Last Friday, New England Patriots owner Robert Kraft was charged with two misdemeanor counts of solicitation of prostitution. His lawyer plead not guilty on his behalf and requested a non-jury trial.
The charges against Kraft and about 200 others relates to a large-scale crackdown on spas in the state of Florida that allegedly trafficked Chinese women for sex. Police set up a sting operation and used hidden cameras to expose the wrongdoing. Oddly, instead of focusing on intervening to help the trafficked women, police prioritized finding high-profile johns.
A spokesperson for Kraft said in a statement that they “categorically deny that Mr. Kraft engaged in any illegal activity.” They also added, “because it is a judicial matter, we will not be commenting further.” The NFL announced that it is “aware of the ongoing law enforcement matter and will continue to monitor developments.”
It is unclear whether the league will punish Kraft. Everyone in the NFL, including the owners, is subject to its personal conduct policy, but punishment for illegal or immoral activity by owners has varied widely on a case-by-case basis.

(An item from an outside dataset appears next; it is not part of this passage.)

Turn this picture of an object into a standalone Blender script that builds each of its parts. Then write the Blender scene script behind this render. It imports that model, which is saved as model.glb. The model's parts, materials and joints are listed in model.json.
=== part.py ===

Most recently, Carolina Panthers owner Jerry Richardson was forced to sell the team last year after reports surfaced relating to racial and sexual harassment of employees. Cleveland Browns owner Jimmy Haslam, on the other hand, was not penalized for possible involvement in a massive fraud scheme at his truck stop company. Before that, Indianapolis Colts owner Jim Irsay was fined $500,000 and suspended six games for drug possession and drunk driving.
Kraft’s legal jeopardy is based on the evidence of the case, which we do not fully know yet. However, the league can punish Kraft even if he is not found guilty, and its decision is largely based on internal politics and public image rather than morals or the facts.
There are several options for the NFL. Since Kraft is one of the most influential owners in the league, he may get away unpunished, depending on the details of his legal punishment. But after years of domestic abuse and sexual assault scandals, including one earlier this year by former Chiefs running back Kareem Hunt, the league might feel obligated to punish Kraft more harshly.
This is not yet another Patriots scandal. This is not cheating. This does not invalidate the success of the team in any way. Even so, this should be the scandal that truly damages the reputation of the team, as opposed to Spygate and Deflategate. Instead, this will likely soon be an afterthought among fans and will likely receive far less media coverage than other scandals.
Assuming the evidence against Kraft is convincing, the NFL should take some sort of strong action to show that it will not tolerate such behavior. The maximum fine of half a million dollars and either forfeiture of ownership to Kraft’s son or a lengthy suspension is a start.